(Modeling code records)
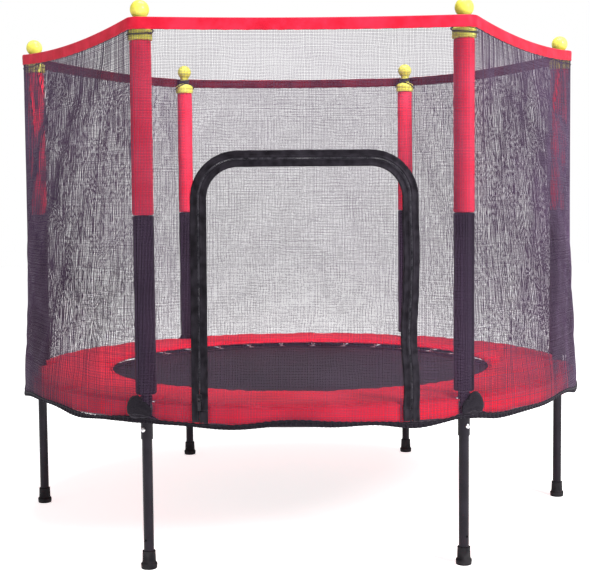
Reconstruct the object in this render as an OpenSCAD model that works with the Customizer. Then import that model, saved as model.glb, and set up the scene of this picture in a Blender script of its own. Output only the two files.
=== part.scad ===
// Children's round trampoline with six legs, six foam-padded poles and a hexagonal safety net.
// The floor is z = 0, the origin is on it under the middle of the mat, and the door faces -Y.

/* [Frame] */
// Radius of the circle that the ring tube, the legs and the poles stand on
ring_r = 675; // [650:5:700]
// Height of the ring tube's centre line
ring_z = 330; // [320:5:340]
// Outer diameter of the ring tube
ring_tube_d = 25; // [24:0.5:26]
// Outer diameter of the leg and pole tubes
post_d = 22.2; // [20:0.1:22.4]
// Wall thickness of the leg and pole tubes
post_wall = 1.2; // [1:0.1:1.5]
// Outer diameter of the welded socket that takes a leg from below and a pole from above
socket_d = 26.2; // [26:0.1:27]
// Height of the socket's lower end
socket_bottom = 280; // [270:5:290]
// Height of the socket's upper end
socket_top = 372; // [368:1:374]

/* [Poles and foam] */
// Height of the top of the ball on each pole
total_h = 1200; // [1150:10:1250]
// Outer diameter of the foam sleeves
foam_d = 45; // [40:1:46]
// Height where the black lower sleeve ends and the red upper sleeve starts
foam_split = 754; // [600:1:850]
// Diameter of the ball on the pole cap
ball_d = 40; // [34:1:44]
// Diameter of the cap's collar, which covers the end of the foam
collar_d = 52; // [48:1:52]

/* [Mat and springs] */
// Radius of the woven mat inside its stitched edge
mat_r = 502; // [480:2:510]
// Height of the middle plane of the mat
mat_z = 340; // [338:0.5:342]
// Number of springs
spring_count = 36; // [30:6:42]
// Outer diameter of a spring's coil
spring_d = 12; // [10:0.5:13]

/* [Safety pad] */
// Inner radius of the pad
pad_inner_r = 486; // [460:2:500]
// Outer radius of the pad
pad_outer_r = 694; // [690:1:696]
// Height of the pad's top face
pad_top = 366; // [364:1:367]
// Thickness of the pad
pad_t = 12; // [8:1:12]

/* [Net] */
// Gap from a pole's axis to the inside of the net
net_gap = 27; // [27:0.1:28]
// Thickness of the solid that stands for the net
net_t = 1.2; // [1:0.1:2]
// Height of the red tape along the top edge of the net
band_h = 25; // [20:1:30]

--

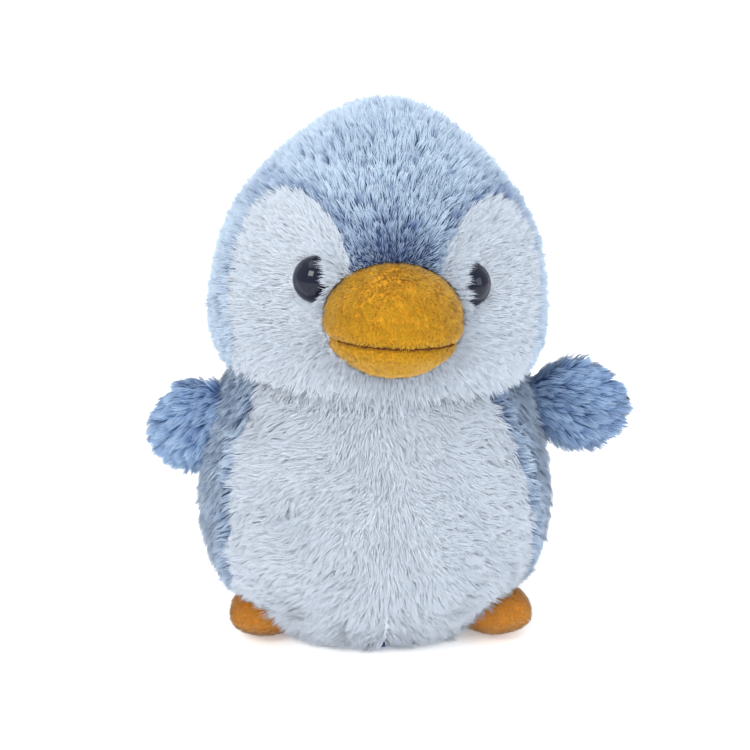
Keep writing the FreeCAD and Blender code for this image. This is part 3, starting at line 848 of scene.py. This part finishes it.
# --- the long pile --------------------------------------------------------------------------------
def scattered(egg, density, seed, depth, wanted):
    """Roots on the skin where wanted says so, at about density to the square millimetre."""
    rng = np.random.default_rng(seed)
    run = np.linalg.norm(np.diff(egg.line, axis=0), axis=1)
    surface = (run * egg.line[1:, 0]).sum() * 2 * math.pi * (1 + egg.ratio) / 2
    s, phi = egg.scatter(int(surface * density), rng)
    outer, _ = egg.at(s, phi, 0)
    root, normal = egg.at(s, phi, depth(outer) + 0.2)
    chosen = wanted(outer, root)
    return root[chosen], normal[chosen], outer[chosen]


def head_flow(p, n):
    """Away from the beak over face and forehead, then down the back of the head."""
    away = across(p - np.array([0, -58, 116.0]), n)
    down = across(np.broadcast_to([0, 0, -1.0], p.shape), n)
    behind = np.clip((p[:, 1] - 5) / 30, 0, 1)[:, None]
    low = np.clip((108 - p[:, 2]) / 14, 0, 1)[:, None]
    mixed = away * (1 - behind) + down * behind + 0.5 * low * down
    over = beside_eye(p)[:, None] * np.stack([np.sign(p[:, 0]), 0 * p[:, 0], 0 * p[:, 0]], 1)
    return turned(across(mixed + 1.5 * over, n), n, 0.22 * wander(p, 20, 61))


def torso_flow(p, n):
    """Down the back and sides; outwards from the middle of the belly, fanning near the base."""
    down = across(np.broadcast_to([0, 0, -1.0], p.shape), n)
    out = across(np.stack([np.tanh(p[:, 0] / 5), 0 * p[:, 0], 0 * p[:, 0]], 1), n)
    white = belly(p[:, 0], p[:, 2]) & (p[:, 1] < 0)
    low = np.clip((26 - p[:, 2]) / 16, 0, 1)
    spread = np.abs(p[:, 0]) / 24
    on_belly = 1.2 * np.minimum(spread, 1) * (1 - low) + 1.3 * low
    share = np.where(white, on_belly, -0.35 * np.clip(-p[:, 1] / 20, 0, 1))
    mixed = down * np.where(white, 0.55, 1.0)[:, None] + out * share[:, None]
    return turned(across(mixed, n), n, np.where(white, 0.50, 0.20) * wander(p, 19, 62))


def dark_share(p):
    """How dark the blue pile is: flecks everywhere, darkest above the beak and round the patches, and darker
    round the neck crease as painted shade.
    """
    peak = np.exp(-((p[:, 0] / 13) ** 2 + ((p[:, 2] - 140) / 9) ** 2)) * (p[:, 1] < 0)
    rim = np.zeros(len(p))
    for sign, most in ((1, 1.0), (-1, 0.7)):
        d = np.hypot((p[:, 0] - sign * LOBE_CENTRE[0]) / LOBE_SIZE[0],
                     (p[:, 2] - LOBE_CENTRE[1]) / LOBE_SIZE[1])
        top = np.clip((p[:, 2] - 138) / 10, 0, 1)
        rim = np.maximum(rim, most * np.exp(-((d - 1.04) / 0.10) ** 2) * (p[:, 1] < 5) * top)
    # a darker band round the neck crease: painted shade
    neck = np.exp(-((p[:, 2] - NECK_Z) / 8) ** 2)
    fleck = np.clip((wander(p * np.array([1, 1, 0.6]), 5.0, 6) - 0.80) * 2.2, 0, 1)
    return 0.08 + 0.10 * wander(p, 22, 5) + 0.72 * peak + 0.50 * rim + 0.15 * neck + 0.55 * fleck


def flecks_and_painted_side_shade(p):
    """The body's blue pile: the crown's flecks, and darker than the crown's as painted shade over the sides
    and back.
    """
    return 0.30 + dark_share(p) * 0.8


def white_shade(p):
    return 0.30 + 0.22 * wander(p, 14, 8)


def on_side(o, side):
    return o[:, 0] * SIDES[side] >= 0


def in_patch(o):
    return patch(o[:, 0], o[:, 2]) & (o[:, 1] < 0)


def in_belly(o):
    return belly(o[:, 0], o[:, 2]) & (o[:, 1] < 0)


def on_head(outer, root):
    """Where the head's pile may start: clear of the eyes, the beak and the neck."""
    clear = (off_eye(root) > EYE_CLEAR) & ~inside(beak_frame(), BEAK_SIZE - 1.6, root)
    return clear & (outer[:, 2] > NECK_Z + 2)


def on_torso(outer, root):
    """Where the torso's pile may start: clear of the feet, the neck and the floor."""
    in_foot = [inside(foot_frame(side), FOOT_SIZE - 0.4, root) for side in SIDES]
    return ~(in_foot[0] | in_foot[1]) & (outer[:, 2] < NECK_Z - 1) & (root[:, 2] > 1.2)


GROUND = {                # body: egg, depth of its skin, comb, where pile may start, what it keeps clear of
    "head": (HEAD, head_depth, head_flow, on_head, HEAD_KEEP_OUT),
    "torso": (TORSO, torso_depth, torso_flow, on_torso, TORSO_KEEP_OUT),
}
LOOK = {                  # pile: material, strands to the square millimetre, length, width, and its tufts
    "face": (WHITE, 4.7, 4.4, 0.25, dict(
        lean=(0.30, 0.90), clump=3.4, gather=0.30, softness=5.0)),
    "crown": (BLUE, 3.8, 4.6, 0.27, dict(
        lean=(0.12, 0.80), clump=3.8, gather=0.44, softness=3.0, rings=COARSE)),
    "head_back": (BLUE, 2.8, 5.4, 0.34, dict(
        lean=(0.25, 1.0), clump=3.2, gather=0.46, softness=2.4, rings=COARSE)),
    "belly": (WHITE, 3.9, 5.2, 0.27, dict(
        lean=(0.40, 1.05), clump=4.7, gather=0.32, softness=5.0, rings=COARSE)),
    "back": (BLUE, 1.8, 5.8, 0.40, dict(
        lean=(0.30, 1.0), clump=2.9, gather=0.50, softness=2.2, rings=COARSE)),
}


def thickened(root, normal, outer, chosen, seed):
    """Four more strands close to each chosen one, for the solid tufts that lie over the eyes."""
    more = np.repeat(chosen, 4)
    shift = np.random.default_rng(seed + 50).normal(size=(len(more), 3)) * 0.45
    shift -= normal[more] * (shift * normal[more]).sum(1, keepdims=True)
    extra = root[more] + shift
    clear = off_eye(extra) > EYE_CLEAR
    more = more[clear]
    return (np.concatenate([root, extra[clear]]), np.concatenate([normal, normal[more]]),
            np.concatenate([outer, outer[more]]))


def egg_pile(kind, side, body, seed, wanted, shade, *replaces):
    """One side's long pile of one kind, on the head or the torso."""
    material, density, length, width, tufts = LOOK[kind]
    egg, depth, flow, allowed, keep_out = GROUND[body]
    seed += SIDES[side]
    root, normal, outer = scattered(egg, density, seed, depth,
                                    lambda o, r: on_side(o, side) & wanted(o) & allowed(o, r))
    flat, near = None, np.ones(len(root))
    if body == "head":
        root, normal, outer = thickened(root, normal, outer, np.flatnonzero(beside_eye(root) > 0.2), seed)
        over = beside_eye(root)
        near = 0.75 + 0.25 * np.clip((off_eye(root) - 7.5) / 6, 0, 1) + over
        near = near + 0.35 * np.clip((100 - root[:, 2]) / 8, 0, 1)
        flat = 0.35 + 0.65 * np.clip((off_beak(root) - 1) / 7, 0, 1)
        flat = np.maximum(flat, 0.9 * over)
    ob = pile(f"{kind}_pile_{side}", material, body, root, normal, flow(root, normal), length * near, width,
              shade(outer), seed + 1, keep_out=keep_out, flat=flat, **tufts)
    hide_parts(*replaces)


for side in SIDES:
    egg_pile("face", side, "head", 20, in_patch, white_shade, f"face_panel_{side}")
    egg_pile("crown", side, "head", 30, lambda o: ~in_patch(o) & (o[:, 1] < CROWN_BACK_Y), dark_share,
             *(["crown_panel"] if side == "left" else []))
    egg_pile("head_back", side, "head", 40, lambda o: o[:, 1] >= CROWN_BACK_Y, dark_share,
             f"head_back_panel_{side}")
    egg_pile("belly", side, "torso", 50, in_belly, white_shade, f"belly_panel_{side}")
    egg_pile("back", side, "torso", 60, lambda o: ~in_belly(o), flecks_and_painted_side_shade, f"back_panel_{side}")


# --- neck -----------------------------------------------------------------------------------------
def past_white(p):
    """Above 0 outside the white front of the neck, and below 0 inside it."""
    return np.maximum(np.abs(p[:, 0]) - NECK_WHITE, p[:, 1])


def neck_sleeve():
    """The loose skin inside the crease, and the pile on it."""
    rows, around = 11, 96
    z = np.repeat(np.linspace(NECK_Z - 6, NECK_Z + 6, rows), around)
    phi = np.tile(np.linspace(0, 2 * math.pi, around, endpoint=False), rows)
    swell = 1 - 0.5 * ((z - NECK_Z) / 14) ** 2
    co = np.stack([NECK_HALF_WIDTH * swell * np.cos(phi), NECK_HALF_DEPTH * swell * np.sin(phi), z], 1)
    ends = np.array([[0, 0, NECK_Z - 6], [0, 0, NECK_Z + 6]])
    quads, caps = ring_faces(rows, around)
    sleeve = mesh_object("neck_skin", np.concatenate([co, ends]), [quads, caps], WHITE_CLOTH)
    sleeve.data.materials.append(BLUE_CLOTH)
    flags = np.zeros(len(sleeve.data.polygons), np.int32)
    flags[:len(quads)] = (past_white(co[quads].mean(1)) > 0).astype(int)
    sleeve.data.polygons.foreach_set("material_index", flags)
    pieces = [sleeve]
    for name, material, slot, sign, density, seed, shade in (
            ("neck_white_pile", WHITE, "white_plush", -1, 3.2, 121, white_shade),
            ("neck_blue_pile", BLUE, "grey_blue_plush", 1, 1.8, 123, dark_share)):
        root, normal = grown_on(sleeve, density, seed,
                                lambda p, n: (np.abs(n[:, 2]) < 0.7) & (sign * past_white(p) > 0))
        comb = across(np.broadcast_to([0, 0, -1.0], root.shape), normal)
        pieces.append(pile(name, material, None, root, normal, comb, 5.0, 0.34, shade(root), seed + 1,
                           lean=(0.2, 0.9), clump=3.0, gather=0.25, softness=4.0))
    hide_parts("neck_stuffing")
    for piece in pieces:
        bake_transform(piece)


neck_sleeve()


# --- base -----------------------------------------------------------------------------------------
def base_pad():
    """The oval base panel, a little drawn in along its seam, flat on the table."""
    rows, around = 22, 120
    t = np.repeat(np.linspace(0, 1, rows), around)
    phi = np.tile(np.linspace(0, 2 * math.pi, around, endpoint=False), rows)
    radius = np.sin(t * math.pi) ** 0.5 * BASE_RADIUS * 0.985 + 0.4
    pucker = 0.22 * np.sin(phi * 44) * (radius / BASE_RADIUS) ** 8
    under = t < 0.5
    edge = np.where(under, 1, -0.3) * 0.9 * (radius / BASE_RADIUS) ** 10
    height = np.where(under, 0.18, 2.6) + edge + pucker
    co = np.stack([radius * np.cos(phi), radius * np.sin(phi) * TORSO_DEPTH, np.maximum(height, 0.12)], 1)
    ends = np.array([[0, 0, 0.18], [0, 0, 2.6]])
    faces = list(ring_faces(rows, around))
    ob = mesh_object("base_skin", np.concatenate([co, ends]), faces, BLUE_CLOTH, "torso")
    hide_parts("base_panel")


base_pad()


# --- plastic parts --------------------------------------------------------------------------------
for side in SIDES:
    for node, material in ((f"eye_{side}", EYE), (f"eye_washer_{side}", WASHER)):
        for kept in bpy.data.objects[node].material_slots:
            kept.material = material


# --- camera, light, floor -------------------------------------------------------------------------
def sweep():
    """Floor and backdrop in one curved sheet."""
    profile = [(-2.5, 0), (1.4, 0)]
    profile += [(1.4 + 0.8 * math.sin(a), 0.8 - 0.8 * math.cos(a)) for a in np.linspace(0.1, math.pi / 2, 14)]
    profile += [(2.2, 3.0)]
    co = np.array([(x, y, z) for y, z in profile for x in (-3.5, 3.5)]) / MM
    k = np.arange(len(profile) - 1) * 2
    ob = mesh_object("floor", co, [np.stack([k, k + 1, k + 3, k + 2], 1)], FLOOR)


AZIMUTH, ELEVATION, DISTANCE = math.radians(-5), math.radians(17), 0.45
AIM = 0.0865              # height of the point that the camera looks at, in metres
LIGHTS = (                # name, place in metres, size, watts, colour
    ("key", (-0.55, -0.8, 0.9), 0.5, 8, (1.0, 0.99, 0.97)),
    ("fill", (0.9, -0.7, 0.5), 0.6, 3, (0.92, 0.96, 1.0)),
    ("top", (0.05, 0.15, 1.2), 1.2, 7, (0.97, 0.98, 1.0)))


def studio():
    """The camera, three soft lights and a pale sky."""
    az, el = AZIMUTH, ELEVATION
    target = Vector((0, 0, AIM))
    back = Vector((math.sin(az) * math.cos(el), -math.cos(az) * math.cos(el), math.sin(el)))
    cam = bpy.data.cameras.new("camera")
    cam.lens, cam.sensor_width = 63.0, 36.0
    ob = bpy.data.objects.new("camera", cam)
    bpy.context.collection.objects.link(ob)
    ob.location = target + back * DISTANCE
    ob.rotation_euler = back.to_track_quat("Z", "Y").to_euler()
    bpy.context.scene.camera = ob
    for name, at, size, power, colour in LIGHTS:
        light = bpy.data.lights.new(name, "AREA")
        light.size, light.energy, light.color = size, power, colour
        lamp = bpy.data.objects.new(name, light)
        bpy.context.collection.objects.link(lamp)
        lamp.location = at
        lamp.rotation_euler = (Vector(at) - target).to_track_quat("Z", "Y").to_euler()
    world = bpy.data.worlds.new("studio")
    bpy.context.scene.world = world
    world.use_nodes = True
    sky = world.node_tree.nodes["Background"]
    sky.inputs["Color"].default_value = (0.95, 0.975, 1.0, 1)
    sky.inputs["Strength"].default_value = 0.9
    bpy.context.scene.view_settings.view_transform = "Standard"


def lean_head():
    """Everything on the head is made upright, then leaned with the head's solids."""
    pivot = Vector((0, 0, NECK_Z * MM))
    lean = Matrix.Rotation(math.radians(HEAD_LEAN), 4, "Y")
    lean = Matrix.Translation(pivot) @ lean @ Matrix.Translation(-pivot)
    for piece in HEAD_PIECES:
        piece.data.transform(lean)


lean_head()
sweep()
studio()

...

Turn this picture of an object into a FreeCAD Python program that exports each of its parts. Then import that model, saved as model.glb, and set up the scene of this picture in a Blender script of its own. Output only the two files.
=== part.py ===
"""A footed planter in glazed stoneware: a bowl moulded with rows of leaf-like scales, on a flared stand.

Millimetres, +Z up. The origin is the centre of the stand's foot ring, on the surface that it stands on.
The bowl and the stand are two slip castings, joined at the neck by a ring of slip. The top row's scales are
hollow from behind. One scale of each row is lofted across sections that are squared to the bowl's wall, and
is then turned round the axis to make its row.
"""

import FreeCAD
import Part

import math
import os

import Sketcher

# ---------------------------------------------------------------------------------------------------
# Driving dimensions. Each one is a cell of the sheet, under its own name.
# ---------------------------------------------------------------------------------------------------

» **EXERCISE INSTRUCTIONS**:
Of the lines above, retype only those from the line containing "Reconstruct the object" through the line containing "door faces -Y.", including both, exactly.

» **COMPLETE RESPONSE**:
Reconstruct the object in this render as an OpenSCAD model that works with the Customizer. Then import that model, saved as model.glb, and set up the scene of this picture in a Blender script of its own. Output only the two files.
=== part.scad ===
// Children's round trampoline with six legs, six foam-padded poles and a hexagonal safety net.
// The floor is z = 0, the origin is on it under the middle of the mat, and the door faces -Y.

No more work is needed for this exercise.